Throughout, the world remains passive. Expressions of pity abound but no nation is willing to intervene. Though it has formidable Naval forces in the region, the United States, restrained by solid domestic opposition to further foreign entanglements, refrains from using them offensively. At most, US warships evacuate the survivors to the few countries open to receiving them.
In the novel, If Israel Lost the War, a number of Israeli soldiers manage to hide in the desert and mount an insurgency. Hope is held out. But no such resistance is possible once Israel loses its war with Hamas. With millions of Palestinians combing the countryside, there is no place for any Israelis to hide. Nor do they have an option to surrender.

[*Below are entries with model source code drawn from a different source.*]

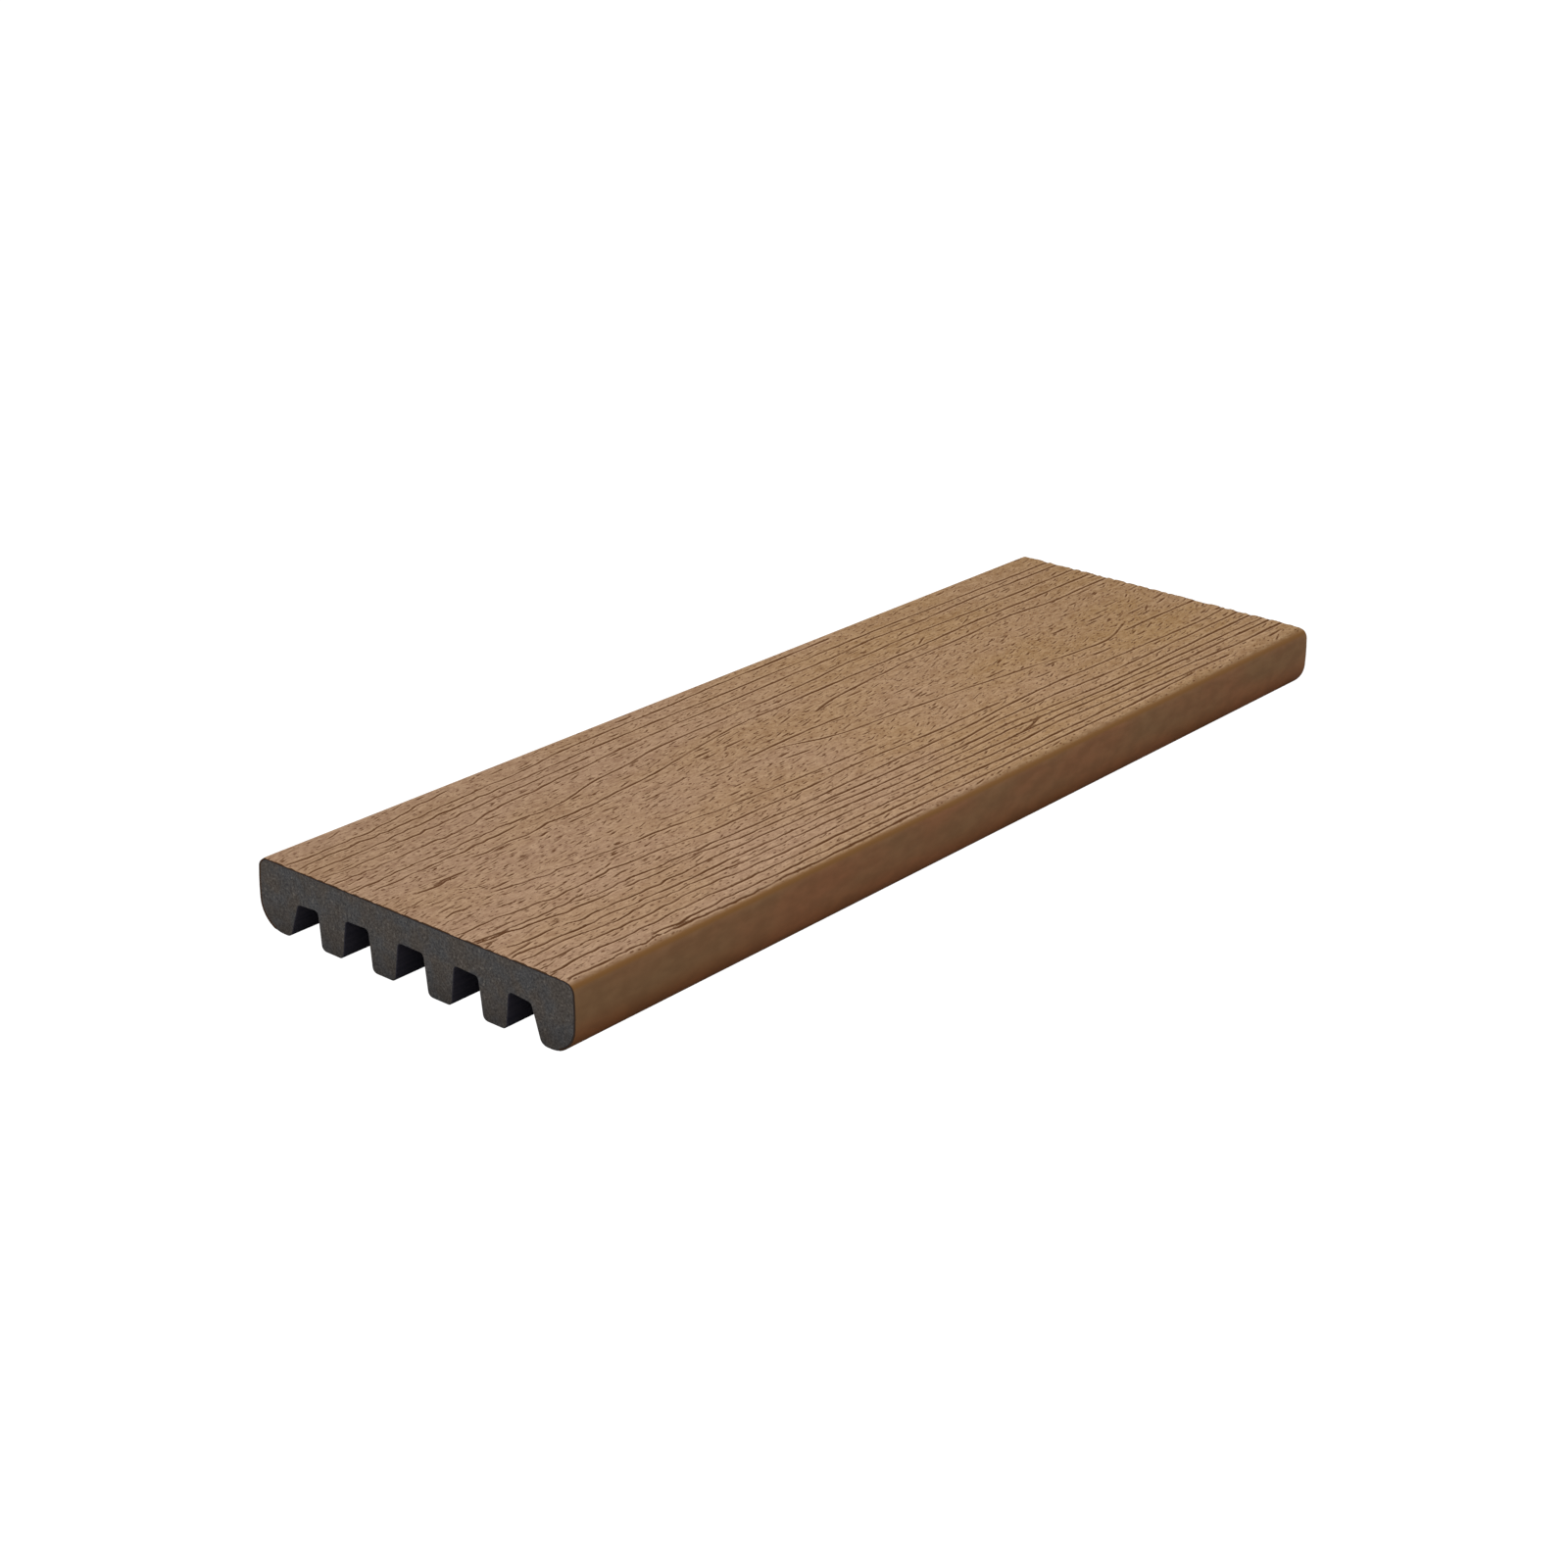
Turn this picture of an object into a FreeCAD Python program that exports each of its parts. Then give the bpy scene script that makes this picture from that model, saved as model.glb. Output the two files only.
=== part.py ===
import FreeCAD, Part
import math
import os

from FreeCAD import Vector

# A short length of capped composite deck and step board, in millimetres.
# X runs along the board, Y across it and Z up. The origin is under the middle of
# the board, on the surface that its ribs stand on.

# Board
LENGTH = 406.4            # 16 in between the two sawn ends
WIDTH = 136.1             # 5.36 in across the rounded edges
THICKNESS = 24.2          # tread surface above the feet of the ribs

# Outside shape of the section
TOP_ROUND = 4.0           # edge between the tread and a side
LOWER_ROUND = 10.0        # edge between a side and its foot
SIDE_CROWN = 90.0         # radius of the slightly bulging side
SIDE_CROWN_HEIGHT = 13.4  # height at which the board is widest

# Plastic skin round the tread and both sides
CAP_THICKNESS = 0.6
CAP_END_ANGLE = 70.0      # degrees round the lower edge at which the skin stops

# Grooves under the board, from the middle outwards. The board is symmetric, so each
# groove beside the middle one appears on both sides.
#   mouth_in, mouth_out    distance of the mouth's edges from the middle
#   depth_in, depth_out    ceiling height at the inner and at the outer wall
#   draft_in, draft_out    lean of each wall in degrees, so that the mouth is wider
CENTRE_GROOVE = dict(mouth_in=-7.1, mouth_out=7.1, depth_in=13.6, depth_out=13.6,
                     draft_in=7.5, draft_out=7.5)
MIDDLE_GROOVE = dict(mouth_in=17.15, mouth_out=30.3, depth_in=13.9, depth_out=13.6,
                     draft_in=6.0, draft_out=8.0)
OUTER_GROOVE = dict(mouth_in=40.0, mouth_out=54.1, depth_in=12.9, depth_out=12.25,
                    draft_in=5.5, draft_out=18.0)
CEILING_ROUND = 1.5
FOOT_ROUND = 2.1
OUTER_FOOT_ROUND = 3.0    # on the inner side of the two outermost feet


def on_section(y, z):
    """Point of the section, drawn at the board's -X end."""
    return Vector(-LENGTH / 2, y, z)


def line(start, end):
    return Part.LineSegment(start, end).toShape()


def arc(centre, radius, angle_from, angle_to):
    """Arc in the section plane, angles in degrees from +Y towards +Z."""
    points = []
    for angle in (angle_from, (angle_from + angle_to) / 2, angle_to):
        turn = math.radians(angle)
        points.append(on_section(centre[0] + radius * math.cos(turn),
                                 centre[1] + radius * math.sin(turn)))
    return Part.Arc(*points).toShape()


def mirrored(edges):
    """The same edges on the -Y side, in reverse order."""
    origin, across = Vector(0, 0, 0), Vector(0, 1, 0)
    return [edge.mirror(origin, across) for edge in reversed(edges)]


def side_arcs():
    """Centre, radius and end angles of the arcs from the lower edge to the tread."""
    crown = (WIDTH / 2 - SIDE_CROWN, SIDE_CROWN_HEIGHT)
    low_rise = LOWER_ROUND - crown[1]
    low_reach = math.sqrt((SIDE_CROWN - LOWER_ROUND) ** 2 - low_rise ** 2)
    top_rise = THICKNESS - TOP_ROUND - crown[1]
    top_reach = math.sqrt((SIDE_CROWN - TOP_ROUND) ** 2 - top_rise ** 2)
    low_angle = math.degrees(math.atan2(low_rise, low_reach))
    top_angle = math.degrees(math.atan2(top_rise, top_reach))
    lower = (crown[0] + low_reach, LOWER_ROUND)
    upper = (crown[0] + top_reach, THICKNESS - TOP_ROUND)
    return [(lower, LOWER_ROUND, -CAP_END_ANGLE, low_angle),
            (crown, SIDE_CROWN, low_angle, top_angle),
            (upper, TOP_ROUND, top_angle, 90.0)]


def skin_line(inset):
    """Edges from one end of the skin over the tread to the other, moved in by inset."""
    side = [arc(centre, radius - inset, low, high) for centre, radius, low, high in side_arcs()]
    tread_edge = side[-1].valueAt(side[-1].LastParameter)
    tread = line(tread_edge, on_section(-tread_edge.y, tread_edge.z))
    return side + [tread] + mirrored(side)


def rounded_line(corners):
    """Edges through the corners (y, z, radius), each inner corner turned into an arc."""
    edges = []
    start = on_section(*corners[0][:2])
    for before, corner, after in zip(corners, corners[1:], corners[2:]):
        tip = on_section(*corner[:2])
        back = (on_section(*before[:2]) - tip).normalize()
        ahead = (on_section(*after[:2]) - tip).normalize()
        half_angle = back.getAngle(ahead) / 2
        reach = corner[2] / math.tan(half_angle)
        middle = (back + ahead).normalize()
        nearest = corner[2] / math.sin(half_angle) - corner[2]
        arc_start = tip + back * reach
        arc_end = tip + ahead * reach
        edges.append(line(start, arc_start))
        edges.append(Part.Arc(arc_start, tip + middle * nearest, arc_end).toShape())
        start = arc_end
    edges.append(line(start, on_section(*corners[-1][:2])))
    return edges


def groove_corners(groove, foot_in, foot_out):
    """Corners of a groove from its inner foot to its outer foot."""
    lean_in = groove["depth_in"] * math.tan(math.radians(groove["draft_in"]))
    lean_out = groove["depth_out"] * math.tan(math.radians(groove["draft_out"]))
    return [(groove["mouth_in"], 0.0, foot_in),
            (groove["mouth_in"] + lean_in, groove["depth_in"], CEILING_ROUND),
            (groove["mouth_out"] - lean_out, groove["depth_out"], CEILING_ROUND),
            (groove["mouth_out"], 0.0, foot_out)]


def underside():
    """Edges along the ribs and grooves, from the +Y end of the skin to the -Y end."""
    lower_centre = side_arcs()[0][0]
    edge_foot = (lower_centre[0], 0.0, 0.0)
    centre = groove_corners(CENTRE_GROOVE, FOOT_ROUND, FOOT_ROUND)[2:]
    middle = groove_corners(MIDDLE_GROOVE, FOOT_ROUND, FOOT_ROUND)
    outer = groove_corners(OUTER_GROOVE, FOOT_ROUND, OUTER_FOOT_ROUND)
    half = centre + middle + outer
    other_half = [(-y, z, radius) for y, z, radius in half]
    corners = [edge_foot] + half[::-1] + other_half + [(-edge_foot[0], 0.0, 0.0)]
    under_edge = arc(lower_centre, LOWER_ROUND, -CAP_END_ANGLE, -90.0)
    return [under_edge] + rounded_line(corners) + mirrored([under_edge])


def board(edges):
    """Solid of the board's length from the closed chain of section edges."""
    face = Part.Face(Part.Wire(Part.__sortEdges__(edges)))
    return face.extrude(Vector(LENGTH, 0, 0))


def skin_ends():
    """The two short edges where the skin's ends butt against the core."""
    low_centre = side_arcs()[0][0]
    turn = math.radians(-CAP_END_ANGLE)
    points = [on_section(low_centre[0] + radius * math.cos(turn),
                         low_centre[1] + radius * math.sin(turn))
              for radius in (LOWER_ROUND, LOWER_ROUND - CAP_THICKNESS)]
    step = line(*points)
    return [step] + mirrored([step])


def core():
    return board(underside() + skin_ends() + skin_line(CAP_THICKNESS))


def cap():
    return board(skin_line(0.0) + skin_ends() + skin_line(CAP_THICKNESS))


os.makedirs("parts", exist_ok=True)
for name, make in (("core", core), ("cap", cap)):
    shape = make()
    box = shape.BoundBox
    print(name, shape.ShapeType, "valid", shape.isValid(), "solids", len(shape.Solids),
          "volume", round(shape.Volume, 1), "box", [round(v, 2) for v in (
              box.XMin, box.XMax, box.YMin, box.YMax, box.ZMin, box.ZMax)])
    shape.exportStep("parts/" + name + ".step")
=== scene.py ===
import math

import bpy
import numpy as np
from mathutils import Matrix, Vector
from mathutils.geometry import delaunay_2d_cdt


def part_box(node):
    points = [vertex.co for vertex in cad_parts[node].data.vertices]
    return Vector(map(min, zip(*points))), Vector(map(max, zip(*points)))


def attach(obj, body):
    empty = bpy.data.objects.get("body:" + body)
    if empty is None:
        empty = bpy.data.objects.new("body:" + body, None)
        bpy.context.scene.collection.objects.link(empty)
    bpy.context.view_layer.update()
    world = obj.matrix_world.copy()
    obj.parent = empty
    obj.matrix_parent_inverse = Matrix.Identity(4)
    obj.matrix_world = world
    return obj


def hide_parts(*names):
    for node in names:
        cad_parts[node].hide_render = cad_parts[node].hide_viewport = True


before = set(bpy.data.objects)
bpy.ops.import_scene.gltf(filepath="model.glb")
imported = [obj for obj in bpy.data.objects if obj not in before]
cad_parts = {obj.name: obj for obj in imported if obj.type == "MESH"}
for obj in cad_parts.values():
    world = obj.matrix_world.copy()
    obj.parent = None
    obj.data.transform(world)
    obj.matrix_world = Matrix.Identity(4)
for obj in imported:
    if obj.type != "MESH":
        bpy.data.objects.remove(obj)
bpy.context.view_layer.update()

MM = 0.001
SEED = 642

# ---------------------------------------------------------------- the board's section
# The board's box gives its length, width and thickness; the rest repeats the CAD design.
CAP_LOW, CAP_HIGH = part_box("cap")
CORE_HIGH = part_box("core")[1]
LENGTH = CAP_HIGH.x - CAP_LOW.x
HALF_LENGTH = LENGTH / 2
HALF_WIDTH = CAP_HIGH.y
THICKNESS = CAP_HIGH.z
CAP_THICKNESS = CAP_HIGH.z - CORE_HIGH.z
TOP_ROUND = 4.0 * MM
LOWER_ROUND = 10.0 * MM
SIDE_CROWN = 90.0 * MM
SIDE_CROWN_HEIGHT = 13.4 * MM
CAP_END_ANGLE = 70.0
CEILING_ROUND = 1.5 * MM
FOOT_ROUND = 2.1 * MM
OUTER_FOOT_ROUND = 3.0 * MM

# Mouth edges, ceiling heights and wall leans of the grooves, from the middle outwards
CENTRE_GROOVE = dict(mouth=(-7.1, 7.1), depth=(13.6, 13.6), draft=(7.5, 7.5))
MIDDLE_GROOVE = dict(mouth=(17.15, 30.3), depth=(13.9, 13.6), draft=(6.0, 8.0))
OUTER_GROOVE = dict(mouth=(40.0, 54.1), depth=(12.9, 12.25), draft=(5.5, 18.0))


def side_arcs():
    """Centre, radius and end angles of the arcs from the skin's end up to the tread."""
    crown = (HALF_WIDTH - SIDE_CROWN, SIDE_CROWN_HEIGHT)
    low_rise = LOWER_ROUND - crown[1]
    low_reach = math.sqrt((SIDE_CROWN - LOWER_ROUND) ** 2 - low_rise ** 2)
    top_rise = THICKNESS - TOP_ROUND - crown[1]
    top_reach = math.sqrt((SIDE_CROWN - TOP_ROUND) ** 2 - top_rise ** 2)
    low_angle = math.degrees(math.atan2(low_rise, low_reach))
    top_angle = math.degrees(math.atan2(top_rise, top_reach))
    lower = (crown[0] + low_reach, LOWER_ROUND)
    upper = (crown[0] + top_reach, THICKNESS - TOP_ROUND)
    return [(lower, LOWER_ROUND, -CAP_END_ANGLE, low_angle),
            (crown, SIDE_CROWN, low_angle, top_angle),
            (upper, TOP_ROUND, top_angle, 90.0)]


def arc_points(centre, radius, angle_from, angle_to, steps):
    """Points along an arc as (y, z), both ends included, angles in degrees."""
    turns = np.radians(np.linspace(angle_from, angle_to, steps + 1))
    return np.stack([centre[0] + radius * np.cos(turns), centre[1] + radius * np.sin(turns)], 1)


def skin_path(inset, arc_steps, tread_steps):
    """Section of the skin as points (y, z) and outward normals, from +Y over the tread to -Y."""
    points, normals = [], []
    for (centre, radius, low, high), steps in zip(side_arcs(), arc_steps):
        ring = arc_points(centre, radius - inset, low, high, steps)[:-1]
        points.append(ring)
        normals.append((ring - centre) / (radius - inset))
    edge = side_arcs()[-1][0][0]
    side_points, side_normals = np.vstack(points), np.vstack(normals)
    across = np.linspace(edge, -edge, tread_steps + 1)
    tread = np.stack([across, np.full_like(across, THICKNESS - inset)], 1)
    up = np.tile([0.0, 1.0], (len(tread), 1))
    flip = np.array([-1.0, 1.0])
    path = np.vstack([side_points, tread, side_points[::-1] * flip])
    return path, np.vstack([side_normals, up, side_normals[::-1] * flip])


def rounded_outline(corners, steps):
    """Points (y, z) through the corners (y, z, radius), with each inner corner rounded."""
    points = [np.array([corners[0][:2]])]
    for before, corner, after in zip(corners, corners[1:], corners[2:]):
        tip = np.array(corner[:2])
        back = np.array(before[:2]) - tip
        ahead = np.array(after[:2]) - tip
        back /= np.linalg.norm(back)
        ahead /= np.linalg.norm(ahead)
        half_angle = math.acos(float(back @ ahead)) / 2
        middle = (back + ahead) / np.linalg.norm(back + ahead)
        centre = tip + middle * corner[2] / math.sin(half_angle)
        first = tip + back * corner[2] / math.tan(half_angle) - centre
        last = tip + ahead * corner[2] / math.tan(half_angle) - centre
        start = math.atan2(first[1], first[0])
        turn = (math.atan2(last[1], last[0]) - start + math.pi) % (2 * math.pi) - math.pi
        points.append(arc_points(centre, corner[2], math.degrees(start),
                                 math.degrees(start + turn), steps))
    points.append(np.array([corners[-1][:2]]))
    return np.vstack(points)


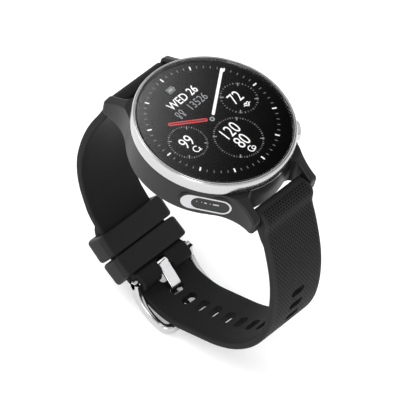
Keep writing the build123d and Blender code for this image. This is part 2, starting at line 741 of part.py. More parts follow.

Israel is demolished but the war has only begun. Triumphant, Jihadist forces proceed to topple the Hashemite dynasty in Jordan and massacre its allied tribes. Iraq falls to a revitalized ISIS and the Gulf States to Iranian-backed militias. Islamist revolts break out in parts of Africa and India. The streets of London, Paris, and other European capitals become battlefields.
Only the United States remains immune, but not for long. The many radicals who protested in favor of Hamas, burnt American flags and assaulted police, will not be satisfied by Israel’s demise. On the contrary, they will ramp up their assault on American Jews and those trying to protect them.
This scenario may be too horrific to contemplate but so, too, were the events of October 7. So was the apocalypse described by the authors of If Israel Lost the War. That, though, was a vision about what might have been, and the specter Israel faces is not beyond imagining.
The Six Day War ended only after Israel won. This war must continue until it does.